Time touches everything, and in doing so changes everything. The Arrow of Time examines the challenges, transformations and surprises wrought by change, and celebrates the ways we attempt to measure our lives against this invisible force. From John Constable’s home at East Bergholt to the shattered streets of Nanking, China, in 1937, Meyer offers a fresh and lyrically commanding statement of the impact that time, death and love have on our determination to hold on to life. For Meyer, time is not merely a matter of minutes, days, or years, but the process of alteration and change that inhabits all things. In his poetry Meyer evokes how the introduction of a random element — love, beauty, or desire — changes the flow of events, how time can stand still at certain moments, and how we gain small victories by celebrating what we live for.

Bruce Meyer

Bruce Meyer is the author of more than forty-five books of poetry, short fiction, non-fiction, literary journalism, and textbooks.
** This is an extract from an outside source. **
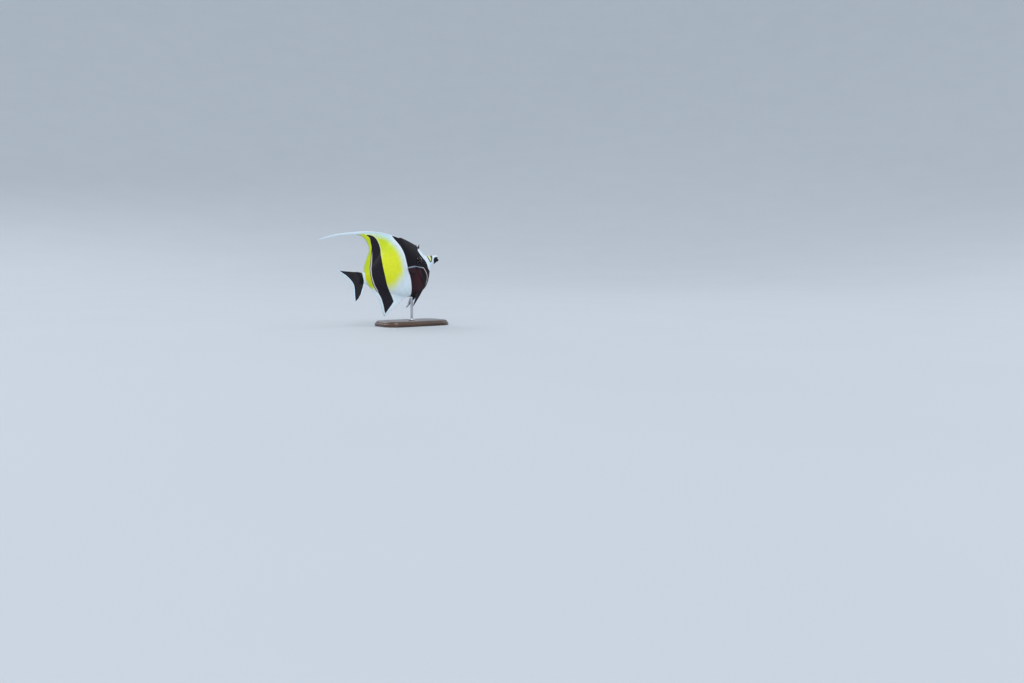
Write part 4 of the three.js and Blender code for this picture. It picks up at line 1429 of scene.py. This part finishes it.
BODY_SCALES = 1250.0
FIN_SCALES = 1500.0
HORN_SCALES = 1100.0
SKIN_BUMP = (0.35, 0.00012)
FIN_BUMP = (0.3, 0.0001)


def skin_colour(tree, edge_group):
    """The paint of the body, the dorsal and the anal fin, coat over coat."""

    def mark(name):
        return attribute_value(tree, name)

    def edge(inside, softness=0.7, waver=0.6):
        return edge_mask(tree, edge_group, inside, softness, waver)

    def ramp(value, span):
        return ramp_between(tree, value, *span)

    rear_gap, height, along = mark("rear_gap"), mark("height"), mark("along")
    # Painted light: the white is painted lighter low on the body and the anal fin, where shade
    # falls.
    colour = paint_over(tree, LOWER_WHITE_PAINTED_LIGHT, ramp(height, PAINTED_LIGHT_FADE), BRIGHT_WHITE)
    colour = paint_over(tree, colour, ramp(height, TOP_WHITE_FROM), TOP_WHITE)
    colour = paint_over(tree, colour, ramp(mark("front_band"), BESIDE_BLACK), EDGE_WHITE)
    lemon = paint_over(tree, WARM_LEMON, ramp(height, LEMON_FROM), LEMON)
    colour = paint_over(tree, colour, mark("yellow"), lemon)
    # A white strip along the lower edge: partly a pale margin, partly a painted highlight along
    # that edge.
    colour = paint_over(tree, colour, ramp(mark("lower_edge"), LOWER_MARGIN_AND_HIGHLIGHT), EDGE_WHITE)
    cream = edge(within(tree, mark("band_front"), CREAM_STRIP), 0.8)
    cream = both(tree, ramp(height, CREAM_FROM), cream)
    colour = paint_over(tree, colour, cream, CREAM)

    strip = paint_over(tree, BRIGHT_WHITE, mark("rear_yellow"), STRIP_YELLOW)
    strip = paint_over(tree, strip, mark("orange"), DEEP_YELLOW)
    below_margin = arithmetic(tree, "SUBTRACT", 1.0, ramp(height, STRIP_ENDS))
    strip = paint_over(tree, BRIGHT_WHITE, below_margin, strip)
    colour = paint_over(tree, colour, edge(rear_gap), strip)
    margin = arithmetic(tree, "SUBTRACT", FIN_MARGIN, mark("rim_distance"))
    margin = both(tree, edge(margin, 1.2), edge(rear_gap))
    margin_colour = paint_over(tree, MARGIN_WHITE, mark("rear_yellow"), GREEN_MARGIN)
    colour = paint_over(tree, colour, margin, margin_colour)

    lined = both(tree, ramp(height, LINES_TOP), ramp(height, LINES_LOWER))
    dark_line = both(tree, edge(within(tree, rear_gap, DARK_LINE), 0.5, 0.3), lined)
    pale_line = both(tree, edge(within(tree, rear_gap, PALE_LINE), 0.6, 0.3), lined)
    drawn_in = arithmetic(tree, "MULTIPLY", ramp(height, LINES_TOP), BAND_DRAWN_IN)
    second_band = edge(arithmetic(tree, "SUBTRACT", mark("second_band"), drawn_in))
    colour = paint_over(tree, colour, dark_line, LINE_DARK)
    colour = paint_over(tree, colour, second_band, BAND_INK)
    colour = paint_over(tree, colour, pale_line, LINE_WHITE)
    flesh_black = paint_over(tree, INK, mark("reddish"), RED_BROWN)
    colour = paint_over(tree, colour, edge(mark("front_band")), flesh_black)

    colour = paint_over(tree, colour, edge(mark("saddle")), SADDLE_RIM)
    inner = arithmetic(tree, "SUBTRACT", mark("saddle"), SADDLE_RIM_WIDTH)
    olive = both(tree, ramp(along, OLIVE_FRONT), ramp(height, OLIVE_FROM))
    saddle = paint_over(tree, SADDLE_YELLOW, olive, SADDLE_OLIVE)
    colour = paint_over(tree, colour, edge(inner, 0.7, 0.3), saddle)
    colour = paint_over(tree, colour, edge(mark("jaw")), INK)
    cheek = edge(within(tree, mark("cheek"), CHEEK_LINE_SPAN), 0.5, 0.3)
    cheek = both(tree, cheek, ramp(along, CHEEK_REAR))
    cheek = both(tree, cheek, ramp(height, CHEEK_LOWER))
    cheek_colour = paint_over(tree, CHEEK_BLUE, ramp(along, ROSY_FRONT), CHEEK_ROSE)
    colour = paint_over(tree, colour, cheek, cheek_colour)

    tail = ramp(along, TAIL_FROM)
    pale_base = both(tree, edge(mark("tail_pale"), 1.8), tail)
    colour = paint_over(tree, colour, pale_base, BRIGHT_WHITE)
    black_base = both(tree, edge(mark("tail_black")), tail)
    return paint_over(tree, colour, black_base, INK)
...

His broadcasts such as The Great Books and Great Poetry: Poetry is Life and Vice-Versa with Michael Enright are the CBC's bestselling spoken-word audio cds. His most recent books include the anthology, We Wasn't Pals: Canadian Poetry and Prose of the First World War (co-edited with Barry Callaghan with an afterword by Margaret Atwood), the poetry books The Obsession Book of Timbuktu, Testing the Elements, and The Seasons, and the short story collection A Chronicle of Magpies. He is professor of English at Georgian College in Barrie, Ontario, and visiting professor of literature at Victoria College in the University of Toronto. He was the inaugural poet laureate of the City of Barrie from 2010 to 2014. He lives in Barrie with his wife and daughter.